My insignificant loss

Yesterday I changed internet service providers from Comcast to Wow. I did this for a few reasons, the only one that really matters is money. My monthly service was recently increased by $30 a month. We don’t have cable, we don’t have a landline, and I don’t think I should pay $80 a month for service.

So I checked out the competition, did my own Facebook survey of my friends, and landed with Wow. I thought it was curious that I had no interruption in service yesterday. I also thought it was odd that the installation tech insisted I get a new modem, because the current modem that we own was insufficient for the new speeds I will have with Wow.

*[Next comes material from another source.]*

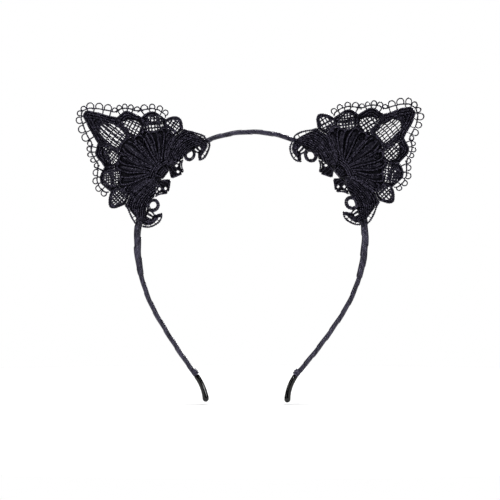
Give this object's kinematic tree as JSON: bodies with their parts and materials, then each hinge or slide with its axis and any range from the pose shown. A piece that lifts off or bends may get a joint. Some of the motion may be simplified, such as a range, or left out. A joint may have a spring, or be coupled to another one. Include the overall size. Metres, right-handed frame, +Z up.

Well guess what? I don’t have any service now. I will get a $6 credit on my bill for my trouble though! Thanks Wow! Especially for the tech who never connected the Wow service. I still have Comcast service, in spite of my cancellation. When I switched out the old modem with the new modem, Comcast didn’t recognize it. After an hour on the phone with Wow and another hour with Comcast, which both claim to be providing me service, I have no service. The only page I can access via my new modem is an activation page for Xfinity.

I am typing this nearly senseless blog post about my frustration on my phone. This comes on the same day that my furnace guy told me that I need a new motor for the furnace, which added to my frustration. My nerves were frazzled when Bridget called me over to sit down with her. She gave me a hug and then we started to watch the local news. She told me a police officer had been shot.

Chicago Police Officer Commander Paul Bauer was killed today at the State of Illinois / Thompson Center. I texted my friend Maggie, and sent my condolences. I immediately remembered the day her fellow Chicago Police Officer John Knight died in Maggie’s arms almost 20 years ago.

Then I cried. Life and death puts things into perspective. My problems are small today. They’ll be fixed tomorrow. A wife lost her husband. A daughter lost her father. A Chicago police district lost a beloved Commander. And a city lost a dedicated public servant. I lost internet service. My loss is insignificant.